As Knopp shows in her earlier collections of essays Flight Dreams, Field of Vision, and most recently, The Nature of Home, she writes in the tradition of literary journalism. An essay like "In the Corn" is scholarly and compelling at the same time. Although I grew up on a farm where corn was a crop, Knopp teaches me more about maize (Zea mays) and its origins and dependency on mankind for propagation than I had ever known. But this essay is more than a disquisition into corn, for her pen conflates maize into more than a crop; it blossoms into a metaphor. As one subtitle asserts--"metaphor clarifies and obscures." So that when Knopp looks at the prairie of her home state of Iowa and her adopted state of Nebraska, while driving past fields of corn, she says, "When I look down the corn rows, one identical vanishing point after another whips past." In an important way, this is a metaphor for Knopp's insight into the ordinary world where infinity lurks in the ordinary.
The ability to tease the universal from the particular, the world from a grain of sand, to reference Blake, is the business of all creative nonfiction writers and Knopp is a master of finding universal truths in the world at hand. One of her most charming essays, "A Bit of Land," describes the astonishingly varied and variegated backyard of her small house in Lincoln, Nebraska. Nurtured by her hand and also by her benign neglect, an incredible array of flora and fauna thrive in her backyard. Including Knopp herself and her two children, Meredith and Ian, a triumvirate that might be the most interesting inhabitants of her wilding quarter acre. As in everything Knopp turns her penetrating and observant mind to, she concludes about her backyard that it's "a bit of land whose wonders I have yet to exhaust." Both for herself and for the reader, so we know that she will return to marvel again at the extraordinary in the ordinary and post an irresistibly charming invitation for the reader to accompany her on her musings.
One of the essays that remains in the mind of this reader is "Tending" which describes Knopp, accompanied by her daughter Meredith, as they volunteer to help hand out food to indigent people at a local food bank. Not only does this essay reveal Knopp's considerable idealism and social-consciousness but it also is a considerably clear-eyed look at the regulars who line up to give and to receive groceries at the food bank. Knopp might be a romantic at heart (she is) but she also is capable of skewering three pushy, quarrelsome rogues whom Knopp dubbs "The Aunties." Selfish and self-involved these three harpies give Knopp a perfect opportunity to paint the repulsive with a light touch.
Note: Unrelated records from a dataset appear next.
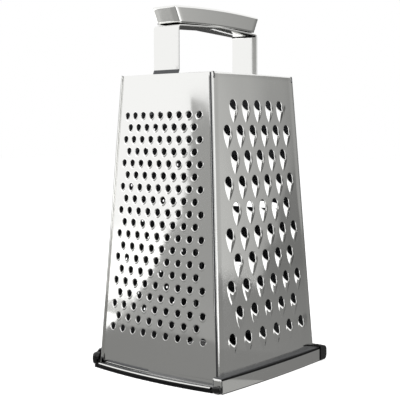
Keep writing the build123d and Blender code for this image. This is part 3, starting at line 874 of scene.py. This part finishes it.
make_dull(handle_strap, (depth < 0) & (height > weld_low) & (height < weld_high))

# %% [markdown]
# The grip is a pressed sheet cover that flares upward, open below, with softly rounded edges.
# Its wall is a stack of rounded rectangles from the foot up, and the stack then closes over.
# A scaled cube could flare too, but its foot and its top could not arch by different amounts.
# %% One loop of the grip
grip_half, grip_corner, grip_edge, grip_sheet = 10.3, 1.6, 1.5, 0.8
grip_foot_reach, grip_flare, grip_top_reach = 40.0, 5.5, 45.0
grip_foot_level, grip_foot_arch = 227.45, 0.9
grip_top_level, grip_top_arch = 238.4, 1.6
grip_short_steps, grip_long_steps = 6, 26


def grip_loop(half_x, half_y, radius):
    """A rounded rectangle, anticlockwise from above: quarter arcs joined by divided sides."""
    turn = np.linspace(0, math.pi / 2, 5)
    arcs = []
    for quarter, sx, sy in ((0, 1, 1), (1, -1, 1), (2, -1, -1), (3, 1, -1)):
        angle = turn + quarter * math.pi / 2
        arc = np.stack([np.cos(angle), np.sin(angle)], axis=1) * radius
        arcs.append(arc + np.array([sx * (half_x - radius), sy * (half_y - radius)]))
    loop = []
    for quarter, arc in enumerate(arcs):
        after = arcs[(quarter + 1) % 4][0]
        share = np.linspace(0, 1, grip_long_steps if quarter % 2 else grip_short_steps)[1:-1, None]
        loop += [arc, arc[-1] + (after - arc[-1]) * share]
    return np.concatenate(loop)


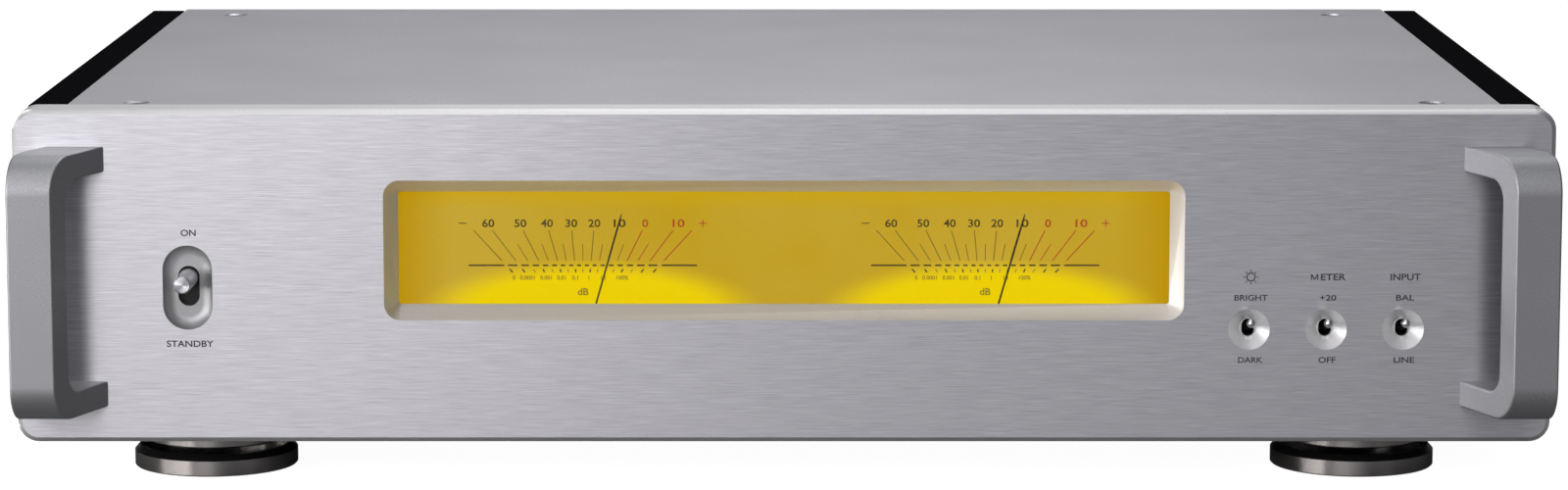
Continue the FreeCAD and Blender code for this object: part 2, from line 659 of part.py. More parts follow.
def make_cover():
    cover = body("top_cover", (0, 0, COVER_UNDER))
    flat = sketch(cover, "XY_Plane")
    rectangle(flat, (-D.cover_half, D.cover_half), (PANEL_REAR + D.cover_gap, D.cover_rear))
    pad(cover, flat, D.cover_thick)
    dress(cover, "Chamfer", D.cover_edge, lambda middle, edge: near(middle.z, D.cover_thick)
          and (near(abs(middle.x), D.cover_half) or near(middle.y, D.cover_rear)))
    spots = sketch(cover, "XY_Plane", D.cover_thick)
    for x in (-D.cover_screw_x, D.cover_screw_x):
        for y in (D.cover_screw_front, D.cover_screw_rear):
            circle(spots, x, y, D.screw_shank + 0.2)
    pocket(cover, spots, D.cover_thick)
    dress(cover, "Chamfer", D.screw_recess - D.screw_shank - 0.2,
          lambda middle, edge: near(middle.z, D.cover_thick)
          and near(edge.Length, 2 * math.pi * (D.screw_shank + 0.2)))

    screws = []
    for x in (-D.cover_screw_x, D.cover_screw_x):
        for y in (D.cover_screw_front, D.cover_screw_rear):
            shank = post(D.screw_shank, x, y, (COVER_UNDER - 6, D.cover_top - 0.6))
            head = doc.addObject("Part::Cone", "screw_head")
            bind(head, "Radius1", D.screw_shank)
            bind(head, "Radius2", D.screw_recess - 0.6)
            bind(head, "Height", 1.4)
            place(head, (x, y, D.cover_top - 1.8))
            drive = doc.addObject("Part::Prism", "hex_drive")
            drive.Polygon, drive.Circumradius, drive.Height = 6, 1.5, 2
            place(drive, (x, y, D.cover_top - 1.9))
            screws.append(cut(fuse(shank, head), drive))
    keep("cover_screws", group(*screws))

    rails = []
    for side in (-1, 1):
        inner, outer = sorted((side * 182, side * 195.8))
        rail = block((inner, outer), (-129, 150), (COVER_UNDER - 10, COVER_UNDER))
        bores = [post(D.screw_shank + 0.1, side * D.cover_screw_x, y,
                      (COVER_UNDER - 7, COVER_UNDER + 1))
                 for y in (D.cover_screw_front, D.cover_screw_rear)]
        rails.append(cut(rail, *bores))
    keep("cover_rails", group(*rails))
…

Knopp is a philosopher at heart and her disquisitions encompass a wide range of topics--from natural history, to social justice, to personal ethics. In the essay, "Departure Moon," she uses the changing appearance of the moon and the changes that perspective and place bring to make an important inquiry into the mutability of human, and her, life. She laments life and loss but concludes that she accepts mutability, accepts "a planet teeming with life and death, arrivals and departures, arisings and passings." It's "the only place to live." Knopp is achingly aware of her own mortality and of the ephemeral nature of her relationship to her children. It is clear her essaying is, in part, an attempt to fix some part of that relationship more enduringly in time.
In "Traces," set at the funeral of her beloved grandmother, Knopp hopes "my children [will] carry some of these fragments with them to guard against the day when my memories have been whittled down to nubs . . .." Yet she also realizes and accepts that change is inevitable and in the essay, "Surrender," she uses the metaphor of capturing (for banding) and releasing song birds as a metaphor for rearing and releasing one's children. "I realized that the bird in the open palm was also a symbol of my mother's idea of how to parent. Let them go when they want; let them return when they want. Don't grasp." As any parent knows, that is a difficult balance. Perfect balance is difficult in life and in art, but Knopp's Interior Places achieves this difficult balance with great grace and great beauty.